Dengan menjadikan Aswaja sebagai ideologi dan tujuan organisasi, kata KH Aziz Masyhuri, bisa dipahami bahwa NU melembagakan karakter khas para santri yang mengacu pada pemikiran Imam Syafi’i, Imam Hasan Asy’ari dan Imam Al Ghazali yang sangat mementingkan arti tasamuh (toleransi).
Dalam muqodimah Qonun Asasi, toleransi menjadi sesuatu yang disinggung berkali-kali. Sebab, manusia tak bisa tak bermasyarakat. Seseorang tak mungkin sendirian memenuhi segala kebutuhan-kebutuhannya.
“Suatu ummat bagai jasad yang satu.
Orang-orangnya ibarat anggota-anggota tubuhnya.
Setiap anggota punya tugas dan perannya”. (Qonun Asasi).
Selain toleransi, prinsip penting dalam koridor Aswaja adalah tawassuth (di tengah-tengah dan menghindari ekstrimitas), tawazun (seimbang antara habl min an-nas dan habl min Allah), dan amar makruf nahi munkar.

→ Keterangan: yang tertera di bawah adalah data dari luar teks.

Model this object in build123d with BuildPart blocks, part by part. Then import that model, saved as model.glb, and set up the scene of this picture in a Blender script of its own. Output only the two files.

Dan itu semua, sesungguhnya, proses mengakomodir ajaran Wali Songo. Sebab bagaimanapun, Wali Songo konsep yang dijadikan Mbah Hasyim sebagai role model dalam membangun tradisi muamalah Nahdlatul Ulama.
Ini alasan utama kenapa masyarakat nahdliyin menjadikan ilmu sebagai sesuatu yang sangat penting dan esensi. Dan karena esensi itulah, ia kadang sulit disimbolkan sebagai gimik dan story. Ilmu yang meng-esensi, juga menjadikan seseorang kian tawadhu dan tak mudah menyombongkan diri.
Ini juga jadi alasan utama kenapa masyarakat Nahdliyin selalu berusaha menjaga toleransi. Sebab, mengacu Imam Syafi’i dan Al Ghozali. Yakni, menjauhi ekstrimitas dan terus menjaga keseimbangan antara hubungan dengan manusia dan hubungan dengan Allah.